Romney: Obama did the ‘right thing’ by going to Colorado

Holly Bailey
The Ticket

Mitt Romney offered rare praise for President Barack Obama Sunday, telling supporters at a San Francisco fundraiser that his opponent did "the right thing" by traveling to Colorado to meet with family members of those killed in Friday's shooting.

"I know the president is in Colorado today before he'll be here in San Francisco. He's visiting with families of the victims, which is the right thing for the president to be doing on this day, and we appreciate that," Romney said.

Romney's comments come just days after he and Obama opted to put their political rhetoric aside in the aftermath of Friday's shooting, which left 12 dead and another 59 people wounded at an Aurora movie theater. Both candidates used their campaign events Friday to focus on the shooting—instead of attacking each other—while their campaigns pulled political ads airing in Colorado.

Speaking at a finance event at the Fairmont Hotel in San Francisco, Romney told supporters he would not be making his usual stump speech.

"I will note that my remarks today will not be as partisan as normal. Instead, I'll talk about my vision for the country, in part keeping with the seriousness and the thoughts of the day," Romney said. "We obviously have heavy hearts given a reminder of loss, loss of young minds and youthful voices and soaring spirits, lost senselessly and thoughtlessly. We turn to a power greater than our own to understand the purpose, and if not to understand, then at least to soothe the wounds of those who have been so seriously hurt."

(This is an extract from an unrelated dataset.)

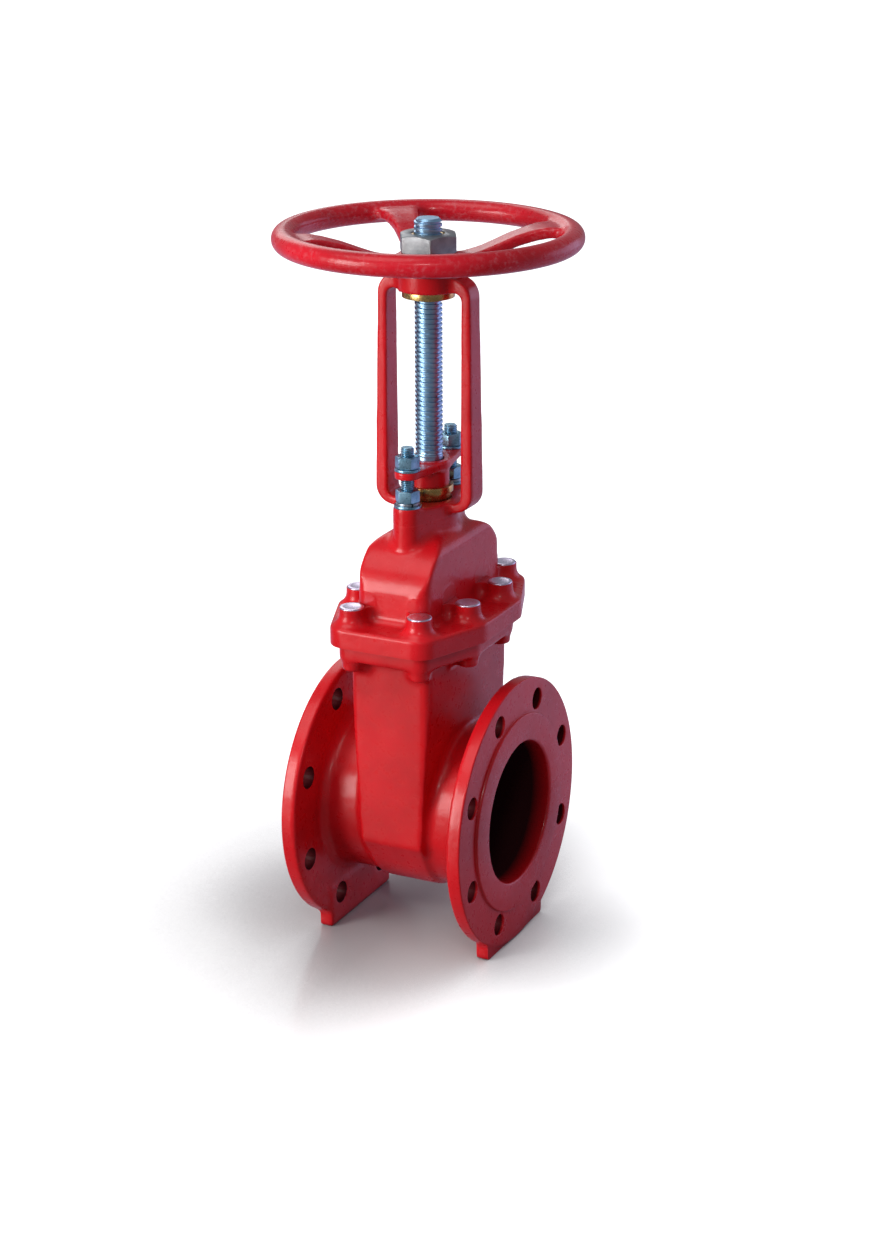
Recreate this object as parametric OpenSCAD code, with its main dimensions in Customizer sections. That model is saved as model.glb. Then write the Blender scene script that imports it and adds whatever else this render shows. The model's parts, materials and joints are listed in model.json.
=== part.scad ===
// Outside-screw-and-yoke gate valve, flanged, with a rising stem and a
// rubber-lined wedge. Millimetres, +Z up the stem, +X along the flow.
// The origin is on the floor between the feet, straight below the stem axis.
// Every piece is drawn about the centre of the flow bore, and on_feet() then
// lifts it so that the soles of the feet stand on z = 0.
// Drawn closed: the wedge is down across the bore.

/* [Flow bore and flanges] */
// Diameter of the clear flow bore
bore_d = 150; // [144:1:151]
// Length between the two raised faces
face_to_face = 210; // [206:1:230]
// Outside diameter of the end flanges
flange_d = 285; // [280:1:292]
// Thickness of the end flanges, raised face included
flange_t = 19; // [17:0.5:21]
// Diameter of the raised sealing face
raised_d = 211; // [200:1:212]
// Height of the raised sealing face
raised_h = 3; // [2:0.5:3]
// Diameter of the circle the flange holes lie on
pitch_circle_d = 240; // [238:0.5:242]
// Diameter of each flange hole
flange_hole_d = 23; // [19:0.5:24]
// Number of holes in each end flange
flange_holes = 8; // [4,8]
// Outside diameter of the pipe barrels behind the flanges
barrel_d = 171; // [170:1:176]

/* [Feet] */
// Distance from the bore axis down to the soles of the feet
foot_drop = 144; // [143.5:0.5:160]
// Width of the feet, across the flow
foot_w = 136; // [100:1:140]

/* [Chamber and bonnet] */
// Half width of the wedge chamber across the flow
chamber_y = 94; // [93.5:0.25:95]
// Height of the joint between body and bonnet
joint_z = 199; // [198.5:0.5:200]
// Thickness of the bonnet's flange
bonnet_flange_t = 20; // [18:0.5:21]
// Thickness of the body's top flange
body_flange_t = 17; // [15:0.5:19]
// Radius of the rounded corners of the bonnet's flange
joint_corner_r = 22.5; // [20:0.5:23]
// Height of the bonnet dome's roof above the bore axis
dome_z = 300; // [299:0.5:301]

/* [Stuffing box and yoke] */
// Distance of each gland stud from the stem axis
stud_y = 49; // [48.5:0.25:50]
// Underside of the yoke, where it sits on the bonnet's neck
yoke_z = 316; // [315:0.5:317]
// Half width of the yoke's window
window_x = 41.5; // [39:0.5:43]
// Top face of the yoke's hub
yoke_top_z = 562; // [561.5:0.25:562.25]

/* [Stem and wedge] */
// Diameter of the stem
stem_d = 28; // [27:0.5:28]
// Top of the stem with the wedge down
stem_top_z = 617; // [612:1:640]
// Radius of the rubber-lined wedge disc
wedge_r = 78.5; // [77:0.5:78.5]

/* [Handwheel] */
// Radius of the middle line of the rim
rim_r = 144; // [130:1:170]
// Diameter of the rim's round section
rim_d = 23; // [20:0.5:26]
// Height of the middle of the rim
rim_z = 598; // [592:1:602]
// Number of spokes
spokes = 4; // [3:1:6]
// Width of each spoke at the rim
spoke_w = 54; // [22:1:60]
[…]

While Romney did not attack his Democratic opponent, he did get in a subtle dig at Obama. Romney told donors he had an impromptu meeting Sunday with Australian Foreign Minister Bob Carr, who was staying at the Fairmont Hotel, where Romney's Sunday fundraising event was held. According to a Romney aide, Carr sought and received a meeting with Romney, who shared details of the encounter with supporters Sunday night.

"He said 'America is just one budget deal away from ending all talk of America being in decline,'" Romney said. "What he meant by that is that if we get serious about taking steps to make sure that America will finally get to a balanced budget, and if we make sure these unfunded liabilities don't crush us, if we show the world that we come together to get that job done, if we have real leadership that will get Congress to work together and actually reach that conclusion, that agreement, than the world will recognize America's going to come roaring back."

Romney said Carr's comments were "interesting."

"That's not talk we hear about here as much as they're hearing there. And if they're thinking about investing in America—entrepreneurs putting their future in America—if they think America's in decline, they're not gonna do it," Romney said.

The Carr meeting comes just days before Romney is scheduled to kick off a major trip overseas aimed at boosting his foreign policy credentials.

It has long been considered poor form for politicians to criticize a sitting president while traveling overseas, and Romney aides insist their boss won't use his trip to attack Obama. But Romney's retelling of Carr's comments about America's "decline" is perhaps a sign of how Romney will navigate the tricky ground of needling Obama without directly criticizing him.